May 7th, 2009
|05:59 pm - Icon has only a little thematic resonance with post|
Damn you, Stephen King. I always forget how easily your people grab me until I read another one of your books.
For those of you who know what I'm talking about: I just finished reading It for the first time.
I think I was crying mostly because of the ending and how they're all forgetting each other again. OMG SADNESS. Because yeah, I teared right up and choked when the last few sentences of Mike Hanlon's last entry were "I loved you guys" (or words to that effect). Because I just spent well over a thousand pages getting to love all seven of these people, loving their love for each other, their dedication and courage and reality.
Nobody writes believable people like King does. I keep forgetting this.
Well, that, and the longing (desire!) in my own heart for the wild uncaring freedom of childhood, the invincible daring, the "HIIIII YO SILVER AWAY!" that's so tough to hang onto as a grownup. (You can, I've seen people do it; it changes, it shifts, but it's at root the same thing.)
Things I think will be stuck in my mind or vocab permanently:
"love, desire, and the dark. If they didn't have the first two, they'd be left with the last." (I swear I've heard the phrase "love, desire, and the dark" somewhere else, before, but I can't remember where.)
the poem Ben wrote for Beverly.
The image of the glass tunnel between the library buildings, and Ben considering it, how you stand in the darkness and learn to love the light.
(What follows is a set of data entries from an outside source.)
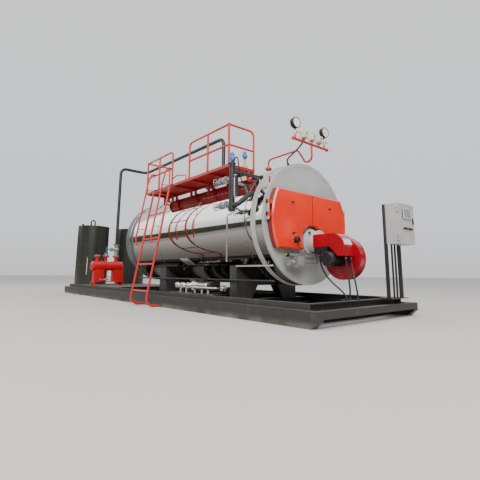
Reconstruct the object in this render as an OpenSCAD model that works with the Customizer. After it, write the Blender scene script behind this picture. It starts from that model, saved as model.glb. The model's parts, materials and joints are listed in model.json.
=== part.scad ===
// Skid mounted fire tube boiler with burner, walkway, water column,
// steam header, two tanks and a control cabinet.
// Millimetres. The origin is on the ground at the middle of the skid,
// +X points to the burner, -Y to the ladder side and +Z up.

/* [Skid] */
// Length of the outer skid
skid_l = 9830; // [9700:10:10200]
// Width over the two side beams
skid_w = 2420; // [2380:10:2520]
// Height of a side beam
beam_h = 195; // [185:5:230]
// Flange width of a side beam
beam_w = 110; // [95:5:125]
// Plate thickness of a side beam
beam_t = 12; // [8:1:16]
// Height of the end face's lower edge
nose_z = 85; // [60:5:100]
// Length of the slanted sled nose
nose_l = 100; // [60:10:180]
// Height of an end cross beam
end_beam_h = 91; // [70:1:100]
// Height of a cross member on the lower flanges
cross_h = 93; // [80:1:100]
// Width of the cross beams
cross_w = 100; // [80:5:130]
// Number of cross members
cross_n = 7; // [5:1:9]

/* [Base frame] */
// Height of the frame channels
frame_h = 160; // [140:5:200]
// Flange width of the frame channels
frame_w = 75; // [60:5:90]
// Plate thickness of the frame channels
frame_t = 10; // [6:1:14]
// Gap between a frame rail and the flange beside it
frame_gap = 5; // [2:1:10]
// Set back of the front channel from the skid's end
frame_front = 195; // [180:5:260]
// Gap between the rear cross beam and the frame
frame_rear = 15; // [5:1:40]
// Height of the low ribs that carry the saddles
saddle_rib_h = 90; // [80:5:120]
// Thickness of the floor plate under the tanks
floor_t = 6; // [4:1:10]
// Length of the floor plate from the rear end
floor_l = 3500; // [3300:10:3700]

/* [Saddles] */
// Half width of the saddles
saddle_y = 700; // [660:5:720]
// Plate thickness of the saddles
saddle_t = 14; // [10:1:20]
// Place of the rear saddle along the skid
saddle_1_x = 345; // [300:5:400]
// Length of the rear saddle
saddle_1_l = 285; // [240:5:320]
// Place of the front saddle along the skid
saddle_2_x = 2747; // [2700:1:2800]
// Length of the front saddle
saddle_2_l = 183; // [170:1:210]
// Width of the edge strip around a saddle's front web
edge_w = 12; // [8:1:20]
// Half width of a saddle's opening at its top
arch_w = 240; // [220:5:260]
// Depth of the saddle's plate below the shell's lowest line
arch_drop = 18; // [16:1:30]
// Outward run of the opening's sides for each unit of drop
arch_slope = 0.58; // [0.4:0.02:0.6]
// Height of the lengthwise rails under the shell
saddle_rail_h = 22; // [16:1:30]
// Distance of the rails' front end from the shell's front end
saddle_rail_back = 25; // [20:5:60]
// Diameter of the blow down pipe along the saddles
blow_d = 30; // [24:1:40]
// Height of the blow down pipe above the ground
blow_z = 505; // [480:5:560]
// Reach of the blow down pipe past the shell's front end
blow_reach = 10; // [0:5:40]

/* [Shell] */
// Outer diameter of the clad shell
shell_d = 1928; // [1900:2:1950]
// Length of the clad shell
shell_l = 4318; // [4200:2:4400]
// Thickness of the insulated jacket
jacket_t = 60; // [40:5:80]
// Height of the shell's axis above the ground
axis_z = 1402; // [1390:2:1440]
// Place of the shell's front end along the skid
shell_front = 3790; // [3770:5:3810]
// Set back of the rear head's outside from the cladding
head_step = 14; // [8:1:30]
// Length of the rear head
head_l = 532; // [450:5:600]
// Radius of the rear head's knuckle
knuckle_r = 110; // [80:5:150]
// Wall of the rear head
head_t = 20; // [12:1:30]
// Width of the closing band
band_w = 90; // [60:5:120]
// Thickness of the closing band
band_t = 10; // [5:1:16]
// Distance of the band's middle from the shell's front end
band_back = 190; // [150:5:260]

/* [Front plate and rim] */
// Depth of the front rim
rim_l = 40; // [30:2:60]
// Radial height of the front rim
rim_h = 57; // [40:1:70]
// Thickness of the front plate
plate_t = 26; // [16:2:34]
// Set back of the plate's face from the rim's face
plate_back = 4; // [2:1:8]

/* [Doors] */
// Gap between the rim and a closed door
door_gap = 4; // [2:1:6]
// Thickness of a door
door_t = 100; // [90:5:110]
// Distance of the doors' round edge inside the rim's edge
door_in = 72; // [70:2:90]
// Height of the door's top edge above the shell's axis
door_top = 448; // [430:2:480]
// Depth of the door's bottom edge below the shell's axis
door_low = 432; // [420:2:434]
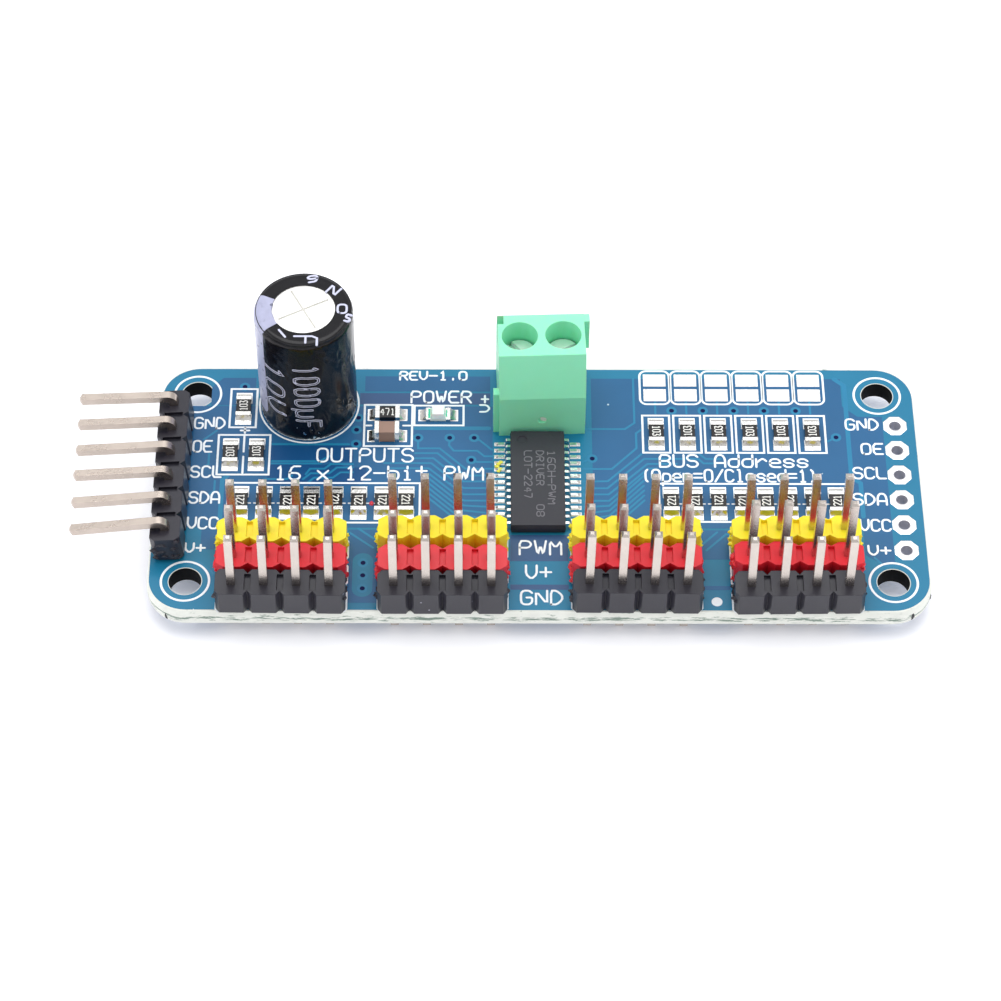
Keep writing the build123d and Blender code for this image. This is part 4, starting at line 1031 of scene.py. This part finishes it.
# floor, light and camera
studio = {"worldLight": 0.85, "overhead": 1.5, "side": 0.5, "floor": "#fdfcff", "floorZ": cadBounds[0][2] - 0.0001}
floorMesh = bpy.data.meshes.new("floor")
reach = 1.5
floorMesh.from_pydata([(-reach, -reach, studio["floorZ"]), (reach, -reach, studio["floorZ"]),
                       (reach, reach, studio["floorZ"]), (-reach, reach, studio["floorZ"])], [], [(0, 1, 2, 3)])
floor = bpy.data.objects.new("floor", floorMesh)
bpy.context.scene.collection.objects.link(floor)
floorMesh.materials.append(finish("paleFloor", studio["floor"], 0.9, drift=0.0, bump=0.0,
                                  Emission_Color=(0.97, 0.98, 1.0, 1),
                                  Emission_Strength=0.12))

world = bpy.data.worlds.new("studio")
bpy.context.scene.world = world
world.use_nodes = True
backdrop = world.node_tree.nodes["Background"]
backdrop.inputs["Color"].default_value = (0.97, 0.98, 1.0, 1)
backdrop.inputs["Strength"].default_value = studio["worldLight"]


def softbox(name, place, aim, size, power):
    lamp = bpy.data.lights.new(name, "AREA")
    lamp.shape = "RECTANGLE"
    lamp.size, lamp.size_y = size
    lamp.energy = power
    holder = bpy.data.objects.new(name, lamp)
    bpy.context.scene.collection.objects.link(holder)
    holder.location = place
    away = mathutils.Vector(place) - mathutils.Vector(aim)
    holder.rotation_euler = away.to_track_quat("Z", "Y").to_euler()


softbox("overhead", (0.0, 0.12, 0.5), (0, 0, 0), (0.5, 0.4), studio["overhead"])
softbox("leftSide", (-0.5, -0.05, 0.25), (0, 0, 0), (0.3, 0.3), studio["side"])
softbox("rightSide", (0.5, 0.0, 0.25), (0, 0, 0), (0.3, 0.3), studio["side"])

camera = bpy.data.cameras.new("camera")
camera.lens = 119.27
camera.sensor_width = 36
camera.clip_start = 0.01
eye = bpy.data.objects.new("camera", camera)
eye.location = (-0.00436, -0.16411, 0.21253)
eye.rotation_euler = [math.radians(a) for a in (37.643, -0.294, -0.075)]
bpy.context.scene.collection.objects.link(eye)
bpy.context.scene.camera = eye
bpy.context.scene.view_settings.view_transform = "Standard"
print("studio set")
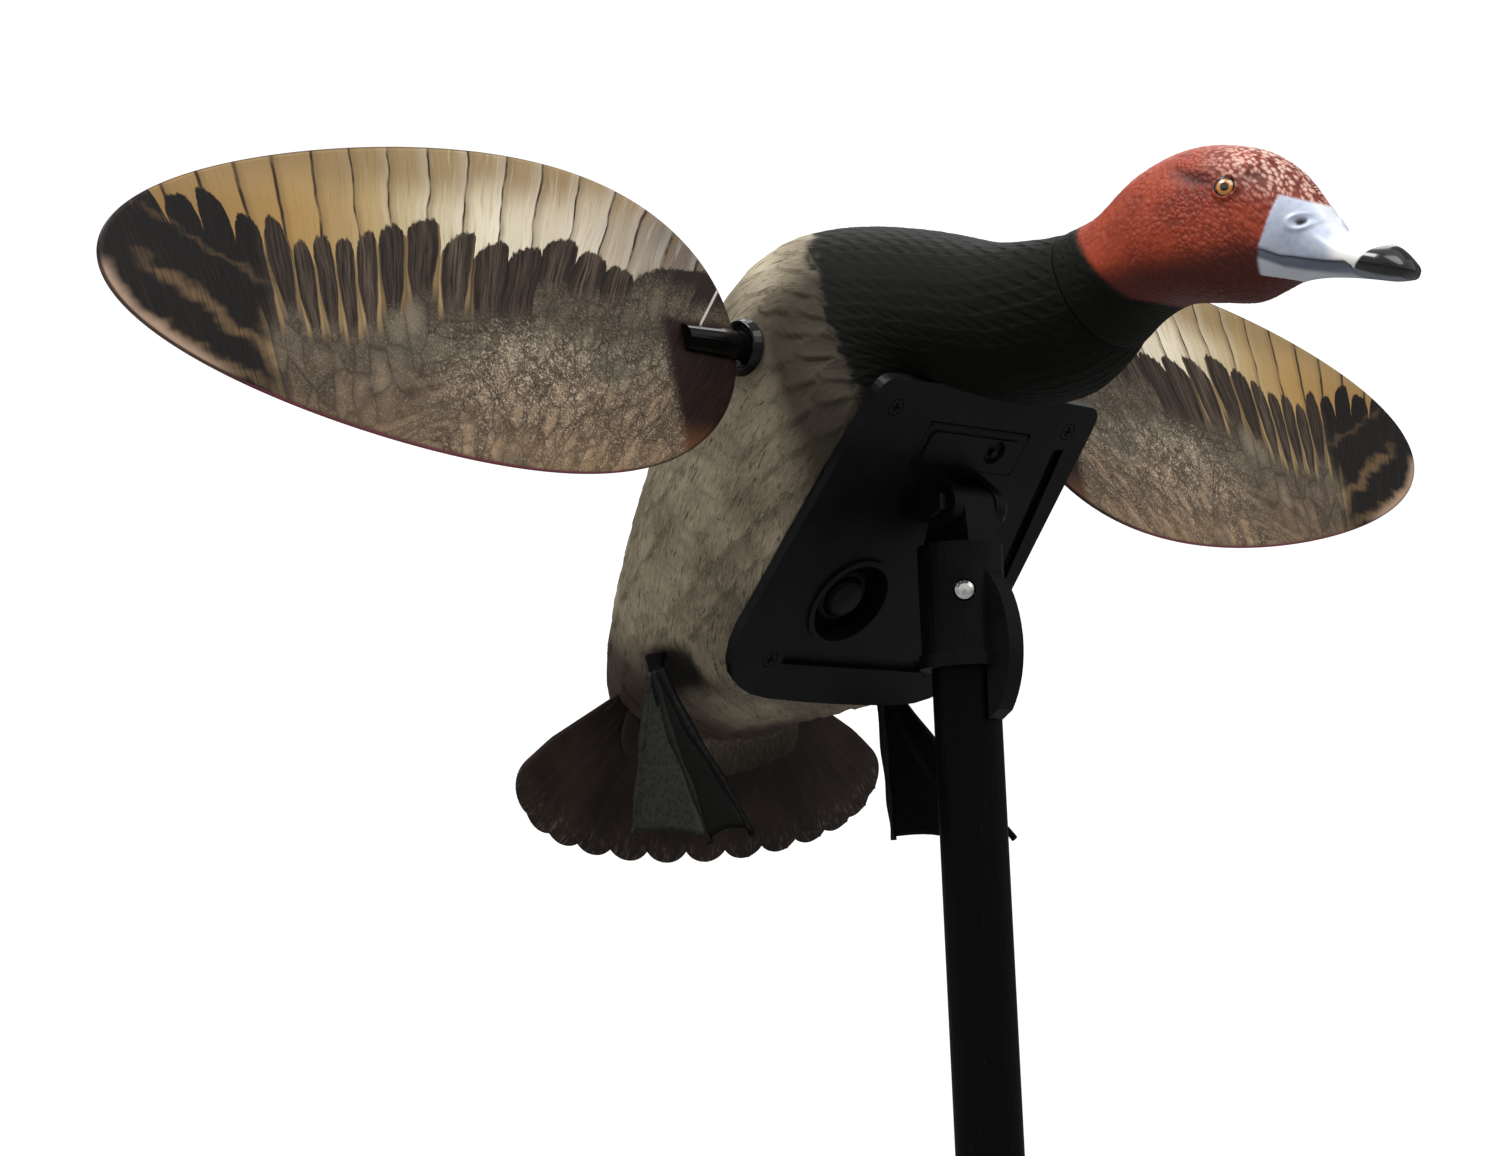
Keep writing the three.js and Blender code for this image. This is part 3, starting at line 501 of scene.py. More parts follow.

For a horror story, this is very upbeat. The moral is if you stand, if you're brave and tough and stand, you can win against the wildest evil that exists. That things turn out right a surprising amount of the time. That anyone who looks at this world and thinks that God doesn't exist needs a serious reality check.
This is one I may read again someday.
Current Mood: indescribable
"HIIIII YO SILVER AWAY!" makes me so happy and sad at once ever since reading this book. *chokes up a little* Like you say, it's the wild invincibility of being a kid. I liked that as kids they actually had a much easier time taking down It than they did as adults. Because as kids they had more instinctual faith, in God or in their own strength (or in bald eagles).
I'm so glad you liked this (for a Steven King value of "like" which tends to involve at least some wishing you could scrub your brain and/or crawl into a corner and cry for a while). Truly, no one can write characters like he can. And I'm glad you've read it, because now when I re-read it (not now, because ha, I am so not mixing this book with crazy pregnant girl dreams) I can ask you to point out all the God for me. Because I'm not as good at finding him as you are, but I know he's in there all over the place.
I want to know what you thought of the experience in the...what did they call it? Where they dug that pit and got it all smoky and a couple of them had a spirit vision, and saw IT coming to Earth from outer space. At first I was like "Um...really?" about that but I realized that it was more a Lovecraft, "Color Out of Space" thing and less a "Mars Attacks" alien invasion thing. But it still sorta bugged me. I kinda wanted It to be something more organic, of this world.
'm so glad you liked this (for a Steven King value of "like" which tends to involve at least some wishing you could scrub your brain and/or crawl into a corner and cry for a while).
Dude, seriously. There are a few bits in here I could really have done without. (Sociopathic kids make my skin effing crawl. The bit where Bev's dad chases her was even worse.)
because now when I re-read it (not now, because ha, I am so not mixing this book with crazy pregnant girl dreams) I can ask you to point out all the God for me.
Yeah, no King for you till after William is born and so on. I'll be glad to discuss God-in-the-works-of-King anytime you like, though I thought it was less obvious in this book than in anything of his (Stand, Green Mile, Dead Zone) I've previously read (except The Gunslinger). As you say, definitely there, though.
I was a little weirded out by the "IT is from outer space!" reveal, but as you say, it's less an "aliens coming!" thing and more a, I don't know, IT isn't Satan, but the image of the devil being cast down to earth could sort of apply to the craziness of that vision. Even though all the imagery is very science-history-scifi, in only that one scene. Perhaps the idea was supposed to be that IT is not really native to our world (hence some of the horror), but IT *is* native to our universe (like the Turtle or whatever) in some sense.
Oh, gosh, the other thing I'm going to remember from this book is the phrase "the deadlights." Ridiculously evocative and creepy as all hell.